- [AIM]: Begin at the first line below and copy each line exactly, ending with the line where "floor.visible_diffuse = False" appears.

START DATA EXCERPT

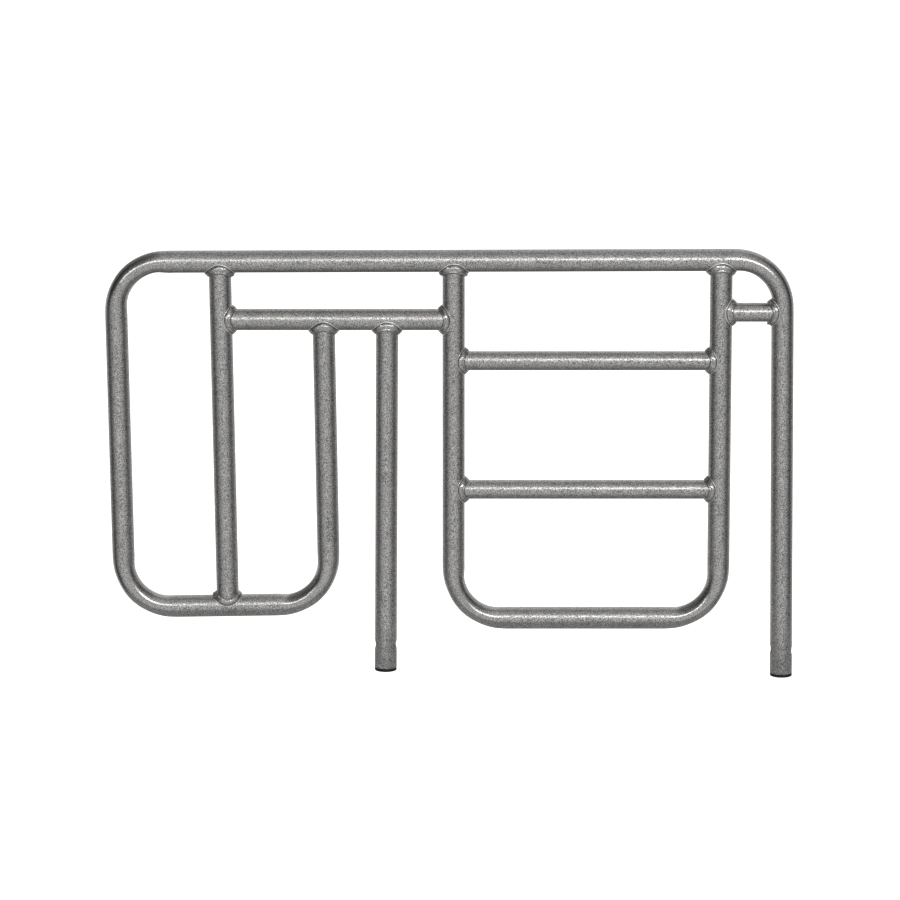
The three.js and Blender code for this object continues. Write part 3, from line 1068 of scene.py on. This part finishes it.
# Light from round the part, as (share of the way from front to back, brightness) steps: from the sides, from
# above and from below, and how sharply one gives way to the next
LEVEL_RING = (
    (0.0, 0.74), (0.07, 0.7), (0.14, 0.58), (0.25, 0.36), (0.38, 0.14),
    (0.46, 0.05), (0.54, 0.06), (0.64, 0.28), (0.76, 0.55), (0.9, 0.65),
)
UPPER_RING = (
    (0.0, 0.78), (0.1, 0.8), (0.25, 0.68), (0.4, 0.55), (0.5, 0.48), (0.6, 0.54), (0.7, 0.7), (0.85, 0.8),
)
LOWER_RING = (
    (0.0, 0.76), (0.2, 0.66), (0.4, 0.48), (0.5, 0.34), (0.6, 0.18), (0.76, 0.16), (0.88, 0.2), (1.0, 0.4),
)
RING_SHARPNESS = 2.5

# The unlit upper left corner of the studio: how far into the corner it starts and ends, and the share of the
# light outside it and inside it
DARK_CORNER = (0.04, 0.2, 1.0, 0.4)

WHITE = (1, 1, 1, 1)
BLACK = (0, 0, 0, 1)

# Soft lamps: place, aim, width, height and power
LAMPS = {
    "key_strip": ((-0.6, -2.4, 1.22), (-0.6, 0, 0.25), 4.2, 0.36, 14.6),
    "key_right": ((0.32, -2.4, 1.22), (-0.1, 0, 0.25), 0.75, 0.36, 3.7),
}


def make_level_plane(name, middle_x, drop, size, material):
    """A level plane under the part. Size is along X and along Y."""
    bpy.ops.mesh.primitive_plane_add(size=1, location=(middle_x, 0, cad_box[0].z - drop))
    plane = bpy.context.object
    plane.name = name
    plane.scale = (*size, 1)
    plane.data.materials.append(material)
    return plane


def make_floor():
    """A plain near-white floor that nothing reflects."""
    material, nodes = new_material("floor_paint")
    set_surface(nodes, {
        "Base Color": FLOOR_GREY,
        "Roughness": FLOOR_ROUGHNESS,
        "Emission Color": WHITE,
        "Emission Strength": FLOOR_GLOW,
    })
    floor = make_level_plane("floor", 0, FLOOR_DROP, (FLOOR_SIZE, FLOOR_SIZE), material)
    floor.visible_glossy = False
    floor.visible_diffuse = False


def make_near_floor():
    """The floor close under the rail, which only the rail's own surfaces see."""
    material, nodes = new_material("near_floor_paint")
    set_surface(nodes, {
        "Base Color": BLACK,
        "Specular IOR Level": 0,
        "Emission Color": WHITE,
        "Emission Strength": NEAR_FLOOR_GLOW,
    })
    middle = (NEAR_FLOOR_FROM + NEAR_FLOOR_TO) / 2
    size = (NEAR_FLOOR_TO - NEAR_FLOOR_FROM, NEAR_FLOOR_DEPTH)
    patch = make_level_plane("near_floor", middle, NEAR_FLOOR_DROP, size, material)
    patch.visible_camera = False


def studio_level(nodes):
    """How bright the studio is in each direction."""
    split = nodes.add("ShaderNodeSeparateXYZ")
    nodes.feed(nodes.add("ShaderNodeTexCoord").outputs["Generated"], split.inputs[0])
    x, y, z = (split.outputs[key] for key in "XYZ")
    back = nodes.math("MULTIPLY", nodes.math("ADD", y, 1.0), 0.5)
    above = nodes.math("GREATER_THAN", z, 0.0)
    height = nodes.math("MULTIPLY", z, z)
    steep = nodes.math("DIVIDE", height, nodes.math("ADD", height, nodes.math("MULTIPLY", x, x)))
    steep = nodes.math("POWER", steep, RING_SHARPNESS)
    upright = nodes.mix(above, nodes.ramp(back, LOWER_RING), nodes.ramp(back, UPPER_RING))
    level = nodes.mix(steep, nodes.ramp(back, LEVEL_RING), upright)
    corner = nodes.math("MULTIPLY", nodes.math("MULTIPLY", x, -1.0), nodes.math("MAXIMUM", z, 0.0))
    return nodes.scaled(level, nodes.remap(corner, *DARK_CORNER, smooth=True))


def make_world():
    """A soft studio round the part: pale in front and behind, dark at the sides, dimmer above and below. The
    part is seen against white."""
    world = bpy.data.worlds.new("studio")
    bpy.context.scene.world = world
    world.use_nodes = True
    nodes = Nodes(world.node_tree)
    light = nodes.add("ShaderNodeBackground")
    nodes.feed(studio_level(nodes), light.inputs["Color"])
    seen = nodes.add("ShaderNodeBackground")
    nodes.feed(WHITE, seen.inputs["Color"])
    pick = nodes.add("ShaderNodeMixShader")
    nodes.feed(nodes.add("ShaderNodeLightPath").outputs["Is Camera Ray"], pick.inputs[0])
    nodes.feed(light.outputs[0], pick.inputs[1])
    nodes.feed(seen.outputs[0], pick.inputs[2])
    nodes.feed(pick.outputs[0], nodes.add("ShaderNodeOutputWorld").inputs["Surface"])


def make_lamp(name, place, aim, width, height, power):
    """A soft rectangular lamp pointing at its aim."""
    data = bpy.data.lights.new(name, "AREA")
    data.shape = "RECTANGLE"
    data.size = width
    data.size_y = height
    data.energy = power
    lamp = bpy.data.objects.new(name, data)
    lamp.location = place
    lamp.rotation_euler = (Vector(aim) - Vector(place)).to_track_quat("-Z", "Y").to_euler()
    bpy.context.scene.collection.objects.link(lamp)


def make_camera():
    """A camera far off in front, a little above the part and looking down at its middle."""
    low, high = cad_box
    across, up = VIEW_CENTRE
    centre = Vector(((low.x + high.x) / 2 + across, 0, (low.z + high.z) / 2 + up))
    data = bpy.data.cameras.new("camera")
    data.sensor_width = SENSOR_WIDTH
    data.lens = SENSOR_WIDTH * CAMERA_DISTANCE / VIEW_WIDTH
    camera = bpy.data.objects.new("camera", data)
    back = Vector((0, -math.cos(CAMERA_RISE), math.sin(CAMERA_RISE)))
    camera.location = centre + back * CAMERA_DISTANCE
    camera.rotation_euler = (math.pi / 2 - CAMERA_RISE, 0, 0)
    bpy.context.scene.collection.objects.link(camera)
    bpy.context.scene.camera = camera


make_floor()
make_near_floor()
make_world()
for lamp_name, lamp_values in LAMPS.items():
    make_lamp(lamp_name, *lamp_values)
make_camera()
bpy.context.scene.view_settings.view_transform = "Standard"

END DATA EXCERPT

- [FINISHED TASK]:
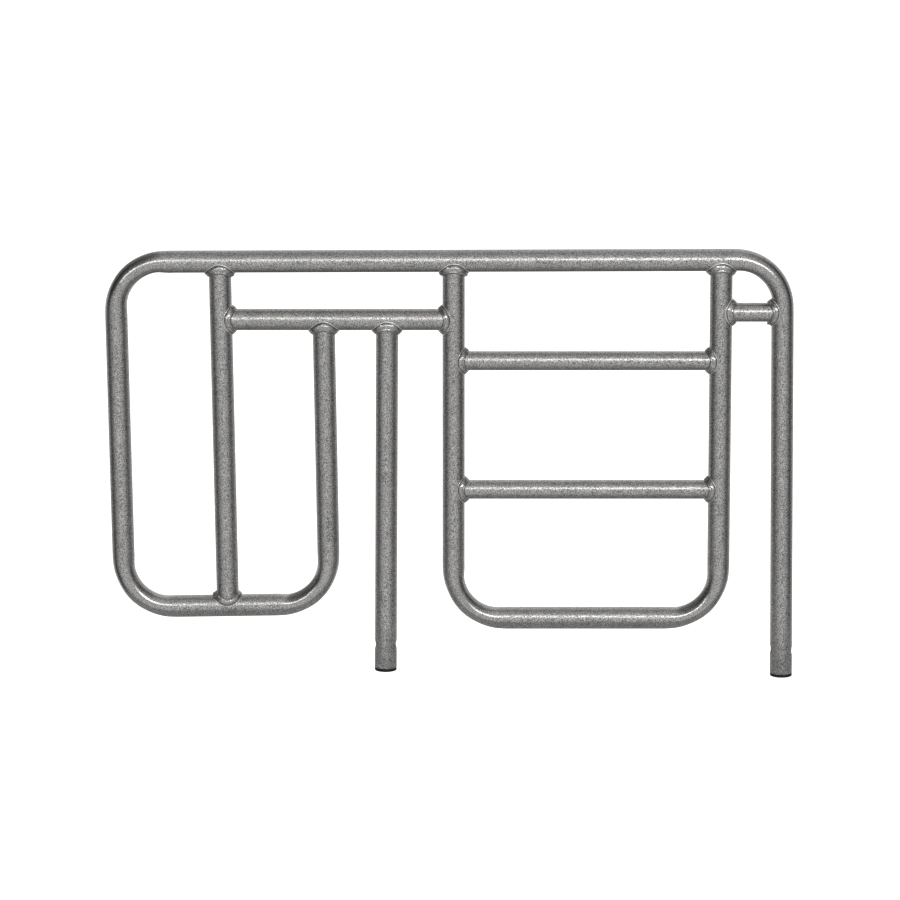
The three.js and Blender code for this object continues. Write part 3, from line 1068 of scene.py on. This part finishes it.
# Light from round the part, as (share of the way from front to back, brightness) steps: from the sides, from
# above and from below, and how sharply one gives way to the next
LEVEL_RING = (
    (0.0, 0.74), (0.07, 0.7), (0.14, 0.58), (0.25, 0.36), (0.38, 0.14),
    (0.46, 0.05), (0.54, 0.06), (0.64, 0.28), (0.76, 0.55), (0.9, 0.65),
)
UPPER_RING = (
    (0.0, 0.78), (0.1, 0.8), (0.25, 0.68), (0.4, 0.55), (0.5, 0.48), (0.6, 0.54), (0.7, 0.7), (0.85, 0.8),
)
LOWER_RING = (
    (0.0, 0.76), (0.2, 0.66), (0.4, 0.48), (0.5, 0.34), (0.6, 0.18), (0.76, 0.16), (0.88, 0.2), (1.0, 0.4),
)
RING_SHARPNESS = 2.5

# The unlit upper left corner of the studio: how far into the corner it starts and ends, and the share of the
# light outside it and inside it
DARK_CORNER = (0.04, 0.2, 1.0, 0.4)

WHITE = (1, 1, 1, 1)
BLACK = (0, 0, 0, 1)

# Soft lamps: place, aim, width, height and power
LAMPS = {
    "key_strip": ((-0.6, -2.4, 1.22), (-0.6, 0, 0.25), 4.2, 0.36, 14.6),
    "key_right": ((0.32, -2.4, 1.22), (-0.1, 0, 0.25), 0.75, 0.36, 3.7),
}


def make_level_plane(name, middle_x, drop, size, material):
    """A level plane under the part. Size is along X and along Y."""
    bpy.ops.mesh.primitive_plane_add(size=1, location=(middle_x, 0, cad_box[0].z - drop))
    plane = bpy.context.object
    plane.name = name
    plane.scale = (*size, 1)
    plane.data.materials.append(material)
    return plane


def make_floor():
    """A plain near-white floor that nothing reflects."""
    material, nodes = new_material("floor_paint")
    set_surface(nodes, {
        "Base Color": FLOOR_GREY,
        "Roughness": FLOOR_ROUGHNESS,
        "Emission Color": WHITE,
        "Emission Strength": FLOOR_GLOW,
    })
    floor = make_level_plane("floor", 0, FLOOR_DROP, (FLOOR_SIZE, FLOOR_SIZE), material)
    floor.visible_glossy = False
    floor.visible_diffuse = False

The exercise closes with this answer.